Today, the relationship between stress and illness is much better understood. In terms of the way the body responds to a perceived threat we have a fairly good idea of the process and this begins with a system known as the hypothalamic-pituitary-adrenal axis, or HPA. The HPA axis is a sophisticated relationship between the hypothalamus, the pituitary gland and the adrenal glands.
The hypothalamus is an area of the brain that controls most of the body's hormonal systems. When a person perceives danger, cells in the hypothalamus produce hormone corticotrophin-releasing factor (CRF). This starts a chain reaction of hormones that include adrenaline and cortisol. The purpose of these and other hormones is to prepare the body to escape danger. The hormonal cocktail simultaneously boosts heart rate, respiration and the availability of glucose to fuel muscles whilst slowing down bodily systems that aren't required for fight or flight, notably digestion and some parts of the immune system.

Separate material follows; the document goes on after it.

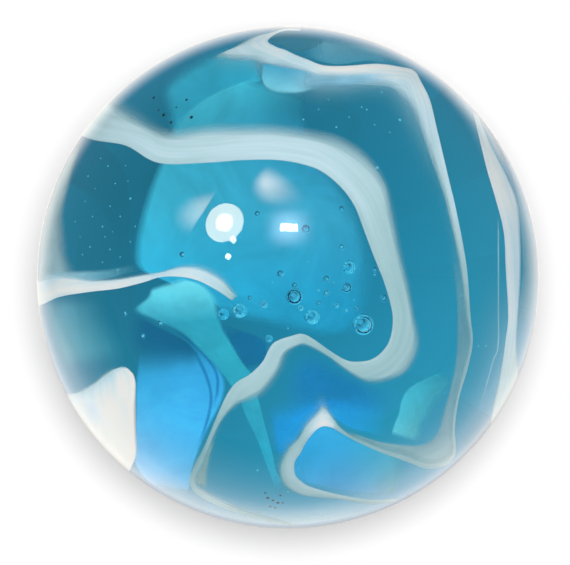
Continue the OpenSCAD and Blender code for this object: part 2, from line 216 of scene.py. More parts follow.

# Films: sheets too faint or too small to be solid. Some are painted shade or painted reflections,
# as each says. With the rows, as those of a veil, go the pairs of colours, the fades and how much the
# film covers where it has faded in.
FILMS = {
    # painted reflection: a pale sheet along the left rim, where the skin mirrors the pale room at a graze
    "left_rim_painted_reflection": ((("92A6AA", "9CAEB0"), ("96ACB2", "A2B6BC")), (0.5, 0, 0.15, 0.1), 0.85, [
        (-80, 54, -82, 55.5, 3, 3), (-83, 48, -86, 49), (-85, 41, -89, 43), (-86.5, 33, -93, 34),
        (-88, 25, -95.5, 26.5), (-87, 17, -97.5, 18), (-86, 9, -98.5, 10), (-83, 2, -99, 2),
        (-82, -2, -99, -2)]),
    # thin sheet above the left swirl
    "over_left": (plain("A8C4CE", "639EB0", "3C8498"), (0, 0.4, 0.1, 0.5), 0.9, [
        (-99, -2, -99, 2, 1.2, 1.2), (-90, -2, -90, 2.8), (-79, -1.5, -79, 3.2), (-71, -0.5, -71, 3.6),
        (-63, 1.5, -63, 5), (-56, 3, -56, 6)]),
    # painted reflection: a pale teal sheet between the left swirl and the patch, where the skin mirrors the
    # bright paper
    "lower_left_painted_reflection": (
        (("50B0C4", "88BECA"), ("50BCCA", "80C6CE"), ("50BCCA", "80C6CE")), (0.7, 0.1, 0.2, 0.3), 0.32, [
        (-72, -7, -97, -7, 2, 2), (-70, -14, -96, -15), (-64, -21, -94, -23), (-60, -27, -91, -31),
        (-62, -34, -88, -39)]),
    # blue sheet between the upper left rim and the sail
    "upper": ((("6CB0BA", "6CB0B8"), ("66B8C4", "68B8C2")), (0, 0.3, 0.15, 0.1), 0.9, [
        (-47, 57, -52, 76, 44, 44), (-39.5, 62.5, -42, 84), (-27.5, 70.5, -31, 90), (-17.5, 76, -21, 93),
        (-9, 78, -13, 94.5)]),
    # pocket of aqua glass under the top of the long swirl, with a paler lower edge
    "pocket": (
        (("3E9CBC", "6CBCCC"), ("3E9CBC", "80C8D8"), ("78B0C8", "8CC4D2")), (0.15, 0.14, 0.12, 0.3), 0.92, [
        (-10.6, 84.3, -10.8, 80.5, 0.3, 0.3), (-8.6, 85, -9.2, 75), (-5.2, 84.3, -5.6, 72.6),
        (-1, 83.5, -0.8, 72), (3.2, 82.7, 4, 72), (7.2, 81.9, 8.6, 73), (12, 81, 13.6, 74.2)]),
    # bluer glass along the lower part of the top of the long swirl
    "under_top": (
        (("89B2C4", "84B8C7"), ("87AEBF", "71AAC0"), ("87AEBF", "71AAC0"),
         ("A6C2CE", "8CB6CA")), (0.5, 0.35, 0.3, 0.4), 0.95, [
        (0.5, 79.5, 1, 74.2, 0.1, 0.1), (5, 81.2, 6, 73.2), (9.5, 81.8, 10.5, 73.8), (14, 81.6, 15, 74.5),
        (20, 81.4, 21, 74.8), (26, 81.5, 27, 75.3), (32, 81.8, 32.5, 75.6), (38, 81.4, 37.5, 74.8),
        (43.5, 80, 42, 73.2)]),
    # dark eye at the top
    "eye": (plain("40788A"), (0.15, 0.15, 0.1, 0.1), 0.7, [
        (-7.5, 93, -7.5, 94, 6, 6), (-3, 91.5, -4.5, 97), (3.5, 88.5, 1.5, 98), (9, 90, 8, 96),
        (14.5, 93, 14.5, 94)]),
    # blue glass between the long swirl and the top rim
    "top": ((("5DA0B6", "86ABB8"),), (0, 0.3, 0.25, 0.3), 0.6, [
        (5, 87.5, 5, 96, 6, 6), (18.5, 84, 19, 95), (32, 85.5, 33, 92), (44.5, 83.5, 46, 86)]),
    # painted reflection: a pale sheet outside the rim swirl, along the right rim
    "right_rim_painted_reflection": ((("6C9AA8", "7CA4B0"),), (0, 0.1, 0.25, 0.25), 0.6, [
        (88, 40, 90, 41, 3, 3), (91, 29, 94, 30), (92, 19, 97, 20), (92.5, 9, 98.5, 9.5), (92.5, 1, 99, 1),
        (91.5, -9, 98.5, -9.5), (91, -15, 97.5, -16), (90.5, -27, 95, -28.5)]),
    # painted reflection: a pale haze inside the upper right rim
    "upper_right_painted_reflection": ((("8CB8C8", "B0C6D0"),), (0.8, 0, 0.35, 0.3), 0.55, [
        (56, 74, 60.5, 78.5, 2, 2), (63, 68, 68.5, 72.5), (68.5, 61, 74.5, 65.5), (73, 53, 80, 57.5),
        (76.5, 44.5, 84.5, 48.5), (79.5, 36, 88, 39)]),
    # painted shadow: a dark line along the edge of the rim swirl
    "rim_painted_shadow": (plain("2A6478"), (0.4, 0.4, 0.1, 0.3), 0.7, [
        (75.2, 64, 76.4, 64, 2, 2), (80, 57.6, 81.4, 57.4), (85, 47.6, 86.6, 47.4),
        (88.2, 38.8, 89.8, 38.6), (91, 28.9, 92.6, 28.7)]),
    # thread of white glass beside the rim swirl
    "thread": (plain("8AB4C0"), (0.3, 0.3, 0.1, 0.3), 0.7, [
        (82.5, 25, 83.3, 25, 2, 2), (82.5, 11, 83.3, 11), (82.5, -9, 83.3, -9), (82.5, -27, 83.3, -27),
        (80.5, -33, 81.3, -33), (77.3, -45, 78.1, -45), (74, -57, 74.8, -57)]),
    # greyish sheet inside the lower corner of the long swirl, and up its right side
    "corner": (
        (("84A8AA", "84A8AA"), ("92ACAE", "92ACAE"), ("84A2A8", "90A8AE"), ("6E98A2", "7A9FA8"),
         ("6597A3", "6597A3")), (0.2, 0.05, 0.06, 0.2), 0.75, [
        (22.7, -59.8, 22.7, -62, 1.2, 1.2), (28.7, -62, 28.7, -65.3), (36.7, -64.3, 36.7, -69),
        (44.6, -65.3, 44.6, -72), (50.6, -65.5, 51, -74.3), (55.4, -64, 58, -75), (58.6, -60, 64, -73),
        (60.6, -53.6, 66, -68), (62.2, -48, 66, -59), (64, -42, 67.4, -48), (65.5, -33.7, 70.3, -37),
        (66, -23, 72.4, -25), (66, -9, 71.6, -10), (64.5, 3, 70.3, 2), (63, 15, 68.6, 14)]),
    # beige skin on the tail of the main swirl
    "tail": ((("7A9E9D", "7A9E9D"), ("90A8A4", "84A29E")), (0.1, 0.25, 0.25, 0.1), 0.8, [
        (-31.3, -62, -27.5, -62, 1.2, 1.2), (-33.7, -67.5, -29.5, -67.5), (-36.5, -72.7, -30.7, -72.7),
        (-38.4, -76.7, -31.5, -78.7), (-39, -80.7, -31.5, -83.9)]),
    # painted reflection: a pale sheet along the bottom rim, where the skin mirrors the bright paper
    "bottom_rim_painted_reflection": ((("B8CED4", "C4D6DC"),), (0.7, 0.1, 0.3, 0.3), 0.35, [
        (-59.6, -66.1, -65.9, -73.2, 1.5, 1.5), (-44.5, -77.1, -49.3, -85.3), (-23, -86, -25.5, -95.1),
        (0, -89, 0, -98.5), (23, -86, 25.5, -95.1), (41.8, -78.6, 46.2, -87)]),
    # bluish smudge in the white patch
    "smudge": (plain("A8C0D0"), (0.45, 0.45, 0.45, 0.45), 0.4, [
        (-73, -46, -84, -47, 0.1, 0.1), (-73, -54, -82, -54), (-72, -61, -78, -60)]),
    # painted shade: a dark sheet under the trunk
    "shade": (plain("1E5C80"), (0.1, 0.8, 0.25, 0.2), 0.65, [
        (-63, -12, -66, -24, 18, 18), (-54, -17, -60, -36, 22, 22), (-46, -21, -50, -39, 25, 25),
        (-40, -25, -42, -36, 27, 27), (-34, -31, -35, -37, 29, 29)]),
    # dark blue notch between the trunk and the main swirl
    "notch": (plain("2E7494"), (0.08, 0.2, 0.35, 0.2), 0.9, [
        (-28, -17, -26, -17, 29, 29), (-24.7, -21.7, -19, -20.5), (-22.7, -26.9, -10.4, -23),
        (-20.7, -29.7, -7, -26.9), (-17.9, -34, -8, -31.5), (-15.5, -38, -11, -36)]),
    # painted shade: a blue sheet under the bend of the main swirl
    "bend_painted_shade": (
        (("589ECE", "4C90BA"), ("5294BC", "468AAE"), ("5CA4D4", "4C90BA")), (0.45, 0.4, 0.25, 0.4), 0.75, [
        (-5, -55, -2, -32, 50, 50), (6, -57, 8, -28), (14, -55, 16, -31), (24, -54, 25, -37),
        (34, -57, 35, -41), (47, -56, 48, -41)]),
    # folds along the right edge of the left veil
    "outer_fold": (plain("1D6E9C"), (0.45, 0.45, 0.2, 0.3), 0.6, [
        (-48, -20, -46.5, -19, 40, 40), (-38, -27, -36, -26), (-30, -37, -28, -36), (-29, -45, -27, -45),
        (-31, -52, -29, -52)]),
    "inner_fold": (plain("1D6E9C"), (0.45, 0.45, 0.2, 0.3), 0.6, [
        (-40, -27, -38, -26, 41, 41), (-34, -38, -32, -37), (-31.5, -48, -29.5, -48), (-34, -60, -32, -60),
        (-38, -70, -36, -70)]),
}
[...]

The HPA operates like a thermostat, switching in when dangers are perceived and adjusting when they are not. The problems really begin when a person is under real or perceived threat almost constantly. When this occurs the balance of the body is thrown out and systems remain on alert. Mechanisms such as the immune and digestive systems that should operate naturally during periods of calm are compromised as the HPA ‘thermostat' remains stuck in the on position.
Following a stressful experience it can take up to an hour for levels of cortisol to return to normal levels. If stress remains constant, cortisol levels can have a marked effect on the body. For example, it can prevent the growth of new neural tissue in parts of the brain that should help to switch off the HPA axis. We also know that stress hormones can impair memory formation and may have an effect on the person's ability to put emotional memories into context (Sapolsky, 1994 cited in Wargo, 2007).
Abusive and neglectful childhoods are common characteristics of people who suffer with depression in adulthood. The amount of stress we experience in early life appears to tune our level of sensitivity to stress later in life (Wargo, 2007). According to Wargo, it is even possible to locate the area of the brain responsible for this tuning mechanism, which he describes as, "at the top part of the HPA axis".
Elevated levels of stress-related hormones are found in the spinal fluid of people with depression. Physical changes in parts of the brain associated with stress have been found in suicides. And, as Wargo goes on to state, there is evidence to suggest that, "the degree of maternal care predicts trait anxiety and the responsiveness of an individual's HPA axis to stress".
Does all this mean that stress in inevitable in some and less so in others. Well, no to both. It remains the case that a person's situation and lifestyle have a powerful effect on a person's coping mechanisms and even if you have been short-changed at an early age or possibly inherit greater vulnerability to stress, it is still possible to influence outcomes.
Wargo, E (2007) Understanding the Have-Knots: the role of stress in just about everything. APA Observer. 20, 11, 18-23.